Synergy effect of co-doping Sc and Y in Sb2Te3 for phase-change memory

Abstract

Sb₂Te₃ phase-change material possesses the highest crystallization speed and hence the highest operating speed among investigated phase-change systems. Doping with Y or Sc has been exploited to optimize the performance of Sb₂Te₃, yet the substituted Y atoms are strongly clustered, while Sc is extremely expensive and thus is unfavourable for commercialization. In this work, we have successfully obtained better-performance and moderate-cost phase-change materials by co-doping Sc and Y based on ab initio calculations and ab initio molecular-dynamics simulations (AIMD). Sc can shrink the lattice while Y expands the lattice, which makes a perfect match between original and co-doped configurations and hence can benefit by maximizing the release of lattice strain. The co-doping increases the band gap to around 0.5 eV, and the concentration ratio of Sc and Y dopants provides an advantageous tool for controlling the electronic structure.

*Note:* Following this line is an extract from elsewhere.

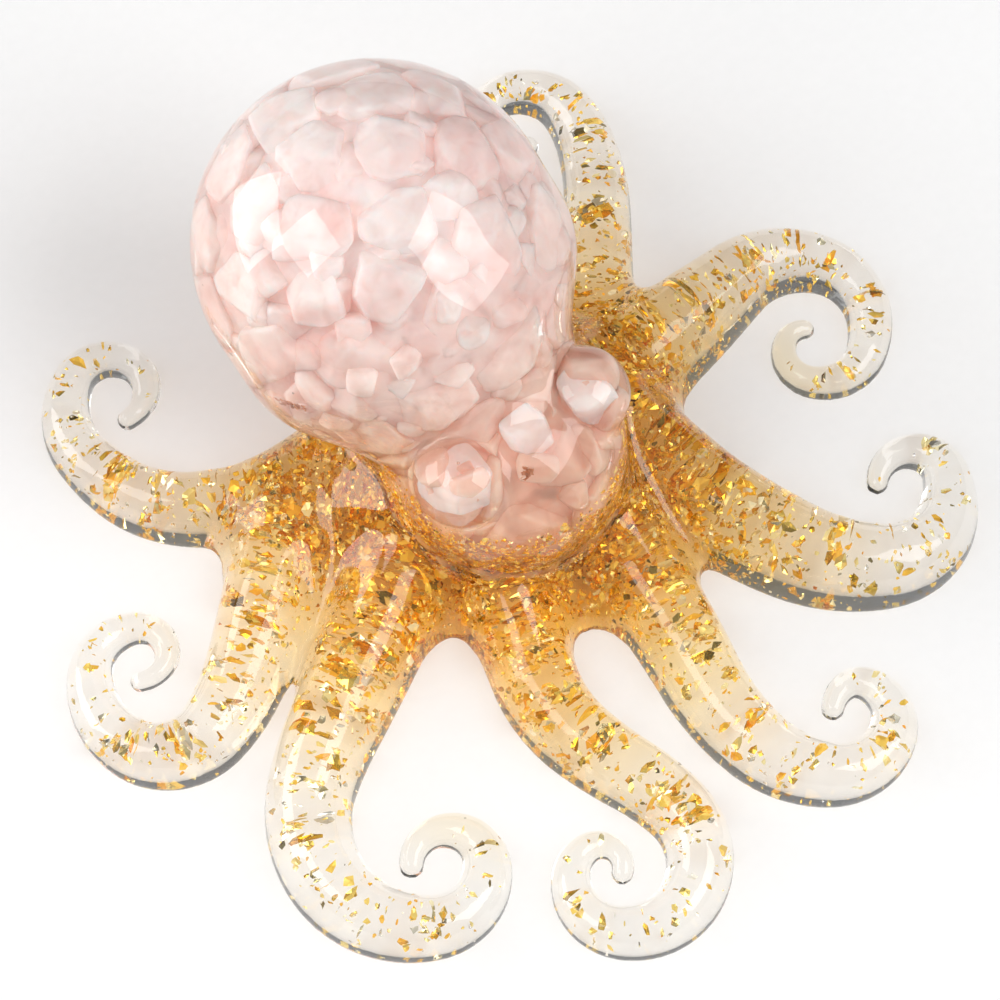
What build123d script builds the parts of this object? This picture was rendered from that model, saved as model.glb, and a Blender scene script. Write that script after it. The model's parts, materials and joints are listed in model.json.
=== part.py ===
from build123d import *
import math
import os
import random

import numpy as np

# Octopus figurine: clear resin cast in two pours, with rose quartz chips in the head
# and gold foil in the skirt and tentacles. The octopus faces -Y and rests on Z = 0.
# Lengths are in millimetres and angles in degrees.

# Head: a round mantle that leans back, a neck and a face with two domed eyes
MANTLE_RADIUS = 23.5
MANTLE_HEIGHT = 34.0
MANTLE_SETBACK = 17.0
FACE_RADIUS = 15.6
FACE_HEIGHT = 18.0
FACE_ADVANCE = 10.0
WAIST_RADIUS = 14.8
EYE_RADIUS = 6.2
EYE_SPACING = 19.2
EYE_HEIGHT = 27.5
EYE_ADVANCE = 13.3

# Skirt: the web that joins the tentacles and rises to the face
WEB_REACH = 38.0
WEB_HEIGHT = 17.0
WEB_CENTRE_ADVANCE = 8.0

# Tentacles: length along the middle line, from under the face to the curled tip
REAR_RIGHT_LENGTH = 71.0
RIGHT_LENGTH = 80.0
RIGHT_FRONT_LENGTH = 73.5
FRONT_RIGHT_LENGTH = 80.0
FRONT_LEFT_LENGTH = 92.0
LEFT_FRONT_LENGTH = 92.0
LEFT_LENGTH = 89.5
REAR_LEFT_LENGTH = 69.0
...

Results of calculations using the BoltzTraP code show that co-doping can result in a significant reduction in the electrical conductivity at room temperature. AIMD simulation of amorphous co-doped Sb₂Te₃ shows that the incorporation of Sc and Y atoms can effectively improve the thermal stability of amorphous Sb₂Te₃. Overall, co-doping Sc and Y is a feasible way to improve the properties of Sb₂Te₃ for phase-change memory applications.